Public Preview: Expanded GenAI Gateway capabilities in Azure API Management
Related Products
We are excited to announce new enhancements to our GenAI Gateway capabilities, specifically designed for large language model (LLM) use cases. Building on our initial release in May 2024, we are introducing new policies to support a wider range of LLMs via the Azure AI Model Inference API. These new policies offer the same robust functionality as our initial offerings but are now compatible with a broader array of models available in Azure AI Studio.
Key Highlights of the New GenAI Policies:
- LLM Token Limit Policy (Preview): This policy allows you to define and enforce token limits for interactions with large language models, helping manage resource usage and control costs.

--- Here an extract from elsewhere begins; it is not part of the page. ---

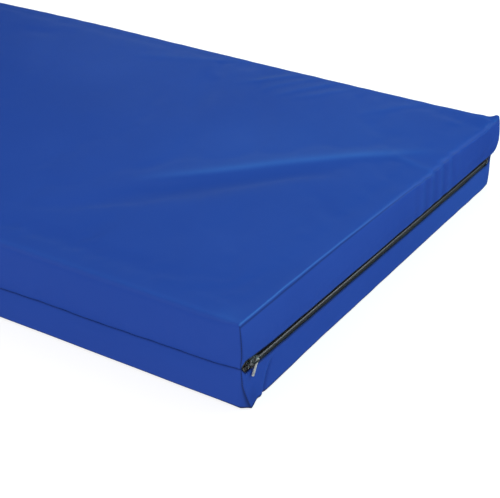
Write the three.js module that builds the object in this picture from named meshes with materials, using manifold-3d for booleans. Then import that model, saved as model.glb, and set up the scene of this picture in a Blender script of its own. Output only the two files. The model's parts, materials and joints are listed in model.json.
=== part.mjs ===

It automatically blocks requests that exceed the set token limit, preventing overuse and ensuring fair usage across applications.
- LLM Emit Token Metric Policy (Preview): Gain detailed insights into token consumption with this policy, which emits metrics in real-time. It provides valuable information on token usage patterns, aiding in cost management by allowing you to attribute costs to different teams, departments, or applications.

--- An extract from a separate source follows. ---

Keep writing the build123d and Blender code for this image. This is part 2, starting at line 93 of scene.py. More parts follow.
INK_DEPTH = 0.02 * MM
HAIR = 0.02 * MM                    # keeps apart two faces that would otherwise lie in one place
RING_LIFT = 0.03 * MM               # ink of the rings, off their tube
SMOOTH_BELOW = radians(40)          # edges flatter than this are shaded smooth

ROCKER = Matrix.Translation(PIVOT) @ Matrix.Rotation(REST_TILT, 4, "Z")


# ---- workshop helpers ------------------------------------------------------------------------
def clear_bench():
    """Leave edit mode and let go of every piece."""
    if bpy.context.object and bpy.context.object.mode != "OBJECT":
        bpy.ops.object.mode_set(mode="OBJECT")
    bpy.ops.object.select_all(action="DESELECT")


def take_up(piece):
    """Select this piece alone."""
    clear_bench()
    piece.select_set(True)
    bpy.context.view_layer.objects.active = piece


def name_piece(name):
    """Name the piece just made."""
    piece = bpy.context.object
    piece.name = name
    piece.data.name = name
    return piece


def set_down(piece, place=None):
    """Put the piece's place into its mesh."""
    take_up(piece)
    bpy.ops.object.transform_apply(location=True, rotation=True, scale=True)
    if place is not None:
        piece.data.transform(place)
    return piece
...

- LLM Semantic Caching Policy (Preview): Designed to enhance efficiency and reduce costs, this policy caches responses based on the semantic content of prompts. By reducing redundant model inferences and lowering latency, it optimizes resource utilization and speeds up response times for frequently requested queries.

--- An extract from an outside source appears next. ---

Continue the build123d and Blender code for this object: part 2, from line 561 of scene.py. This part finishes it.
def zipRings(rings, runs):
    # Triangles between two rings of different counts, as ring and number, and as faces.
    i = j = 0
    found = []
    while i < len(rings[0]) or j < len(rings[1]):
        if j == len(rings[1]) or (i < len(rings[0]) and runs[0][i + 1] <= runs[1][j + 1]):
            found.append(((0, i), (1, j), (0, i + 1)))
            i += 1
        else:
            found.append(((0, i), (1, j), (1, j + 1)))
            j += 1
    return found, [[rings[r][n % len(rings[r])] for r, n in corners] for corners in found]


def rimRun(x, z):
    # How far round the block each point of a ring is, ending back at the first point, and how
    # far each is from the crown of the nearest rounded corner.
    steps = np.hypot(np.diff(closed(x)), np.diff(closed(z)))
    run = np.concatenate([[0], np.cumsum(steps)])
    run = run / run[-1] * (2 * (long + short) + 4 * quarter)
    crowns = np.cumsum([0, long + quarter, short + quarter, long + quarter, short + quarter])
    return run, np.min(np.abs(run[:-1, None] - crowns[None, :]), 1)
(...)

These enhancements ensure efficient, cost-effective, and powerful LLM usage, allowing you to take full advantage of the models available in Azure AI. With seamless integration and enhanced monitoring capabilities, Azure API Management continues to empower your intelligent applications with advanced AI functionalities.
Start exploring these new policies today and elevate your application development with Azure API Management!